If somebody wants to fix the issue - add a mode in grafana with a light wight template and only the needed stuff (excluding the long critical path).

yanosz commented 3 years ago

Thanks for feedback. Regarding grafana: I fully agree. I'm not used to grafana, hence I don't know the motivation for the render pipeline as of today.

@yanosz 15 nodes are something i really don't care. It is much more complicated to get a good/ok performance on a low end device with several hundreds or even about 1000 nodes.

Maybe, it's also worth pointing out, that I use one kiosk (i.e. one iframe) per node, and not an "every stats loads in a extra iframe"-based approach. In consequence an end-device only renders up to one grafana client instance. Of course, this is a tradeoff.

Like i described before, the issue is if server (known performance) won't render it, the client needs to do it and also reload every minute (sidebar reloads always). About the 16 GB note - RAM is not the issue, CPU/Harddrive is main issue.

Thanks for pointing out that the sidebar reloads overy minute - I've overlooked that. Of course, It doesn't make much sense to reload the iframe, because grafana already refreshes internally. I guess, I'll modify my implementation in the next days. Additionally, there's no kiosk feature for links, yet.

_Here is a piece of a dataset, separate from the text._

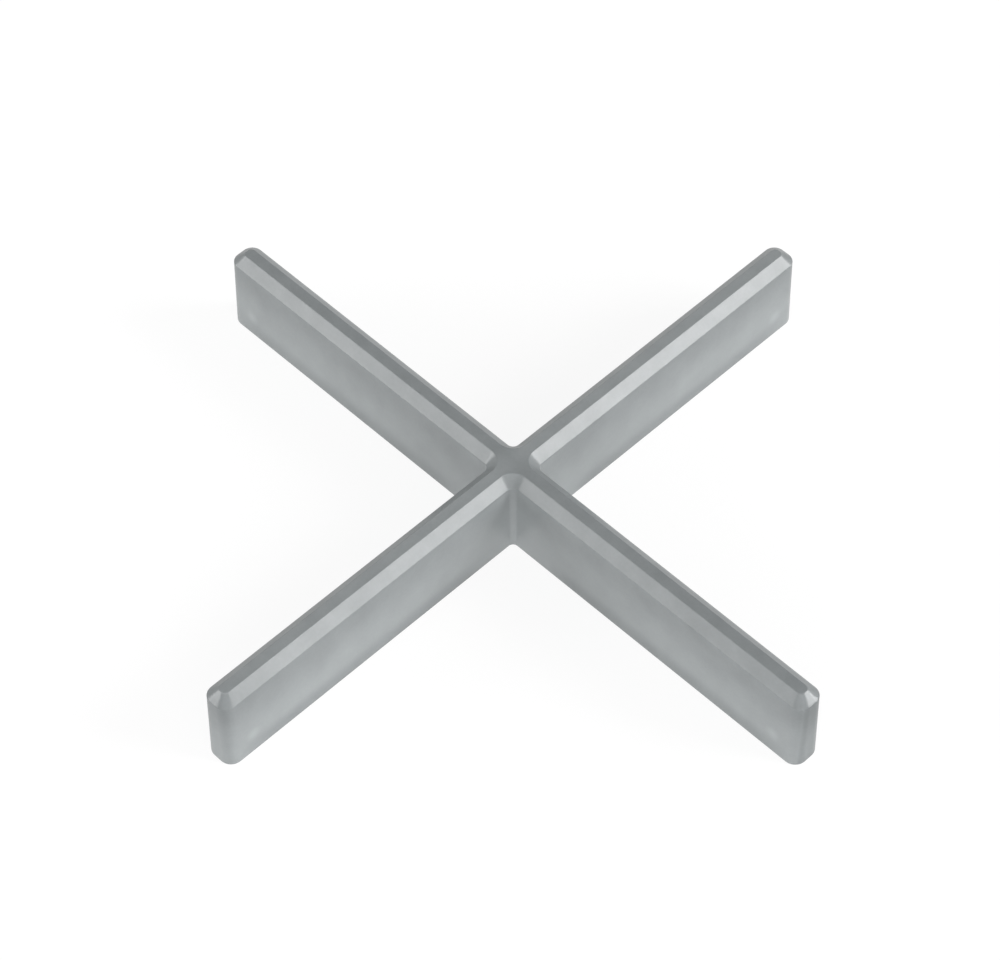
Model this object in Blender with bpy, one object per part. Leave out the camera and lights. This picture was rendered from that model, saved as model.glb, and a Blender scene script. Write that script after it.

Btw. moving from CX21 to CPX (+1 core, ryzen) decreased the load significantly (12 -> 4.0), but the system is overloaded still. Neverthess, having some cores in stand-by just for rendering charts appears to be unsuitable for a freifunk-typically use-case.

If somebody wants to fix the issue - add a mode in grafana with a light wight template and only the needed stuff (excluding the long critical path).

I agree. Unfortunatly, I don't know much about grafana und this appears to be a relativly big task.

yanosz commented 3 years ago

twmic: Link-Kiosk is implemented. The iframes are not reloaded every 60mins.